In 1870 another Bill, prepared by the Hon. G. Denman and Mr Locke King, was passed through Parliament to further amend the law of evidence, but it only met such difficulties as had arisen in the case of Bradlaugh and De Rin, and did not touch the law as it related to jurymen, affidavits, or Scotland. Mr Bradlaugh was continually urging members of the House to get these points amended, but nothing further was done until he himself carried his Oaths Act of 1888, by which the whole law relating to oaths was radically altered.
Until the passing of this Act, jurors without religious belief were liable to be committed to prison if they refused to be sworn, and the law did not permit them to affirm. Affidavits on interlocutory proceedings could only be made upon oath. In Scotland all Atheists and disbelievers in eternal torment were, in addition, incompetent as witnesses.

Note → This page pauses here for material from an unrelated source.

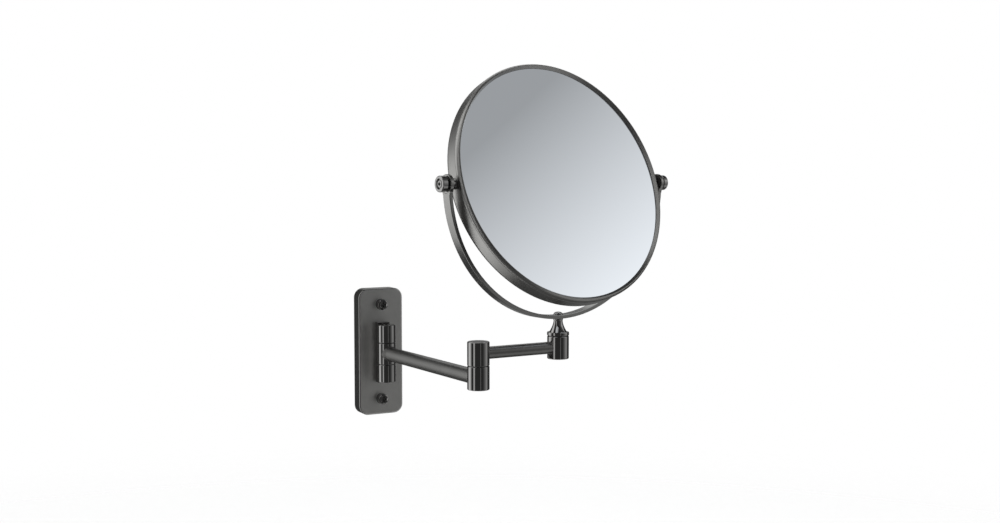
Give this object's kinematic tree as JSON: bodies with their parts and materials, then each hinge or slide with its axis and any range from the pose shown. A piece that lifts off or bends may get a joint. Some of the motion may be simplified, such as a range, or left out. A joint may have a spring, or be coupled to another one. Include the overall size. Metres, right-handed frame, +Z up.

In any case, too much discretion was left to the Judge, who was supposed to satisfy himself, according to the monstrous formula laid down by the Act, that the oath would have "no binding effect" upon the conscience of a heretical witness. A promise is binding upon the conscience of an honest man in whatever form it may be made, and it put Freethinkers in an entirely false position to be obliged to assent to the statement that some particular form was not binding upon them. Conscientious witnesses who wished to affirm hardly knew what to answer when the Judge put the question to them, and he would not always be satisfied with the mere statement that the oath gave no additionally binding effect to the promise. And sometimes his assent to the formula would be used to the discredit of a witness. I myself once heard Baron Huddleston tell the jury that it was for them to consider what was the value of the evidence of a witness whom an oath would not bind.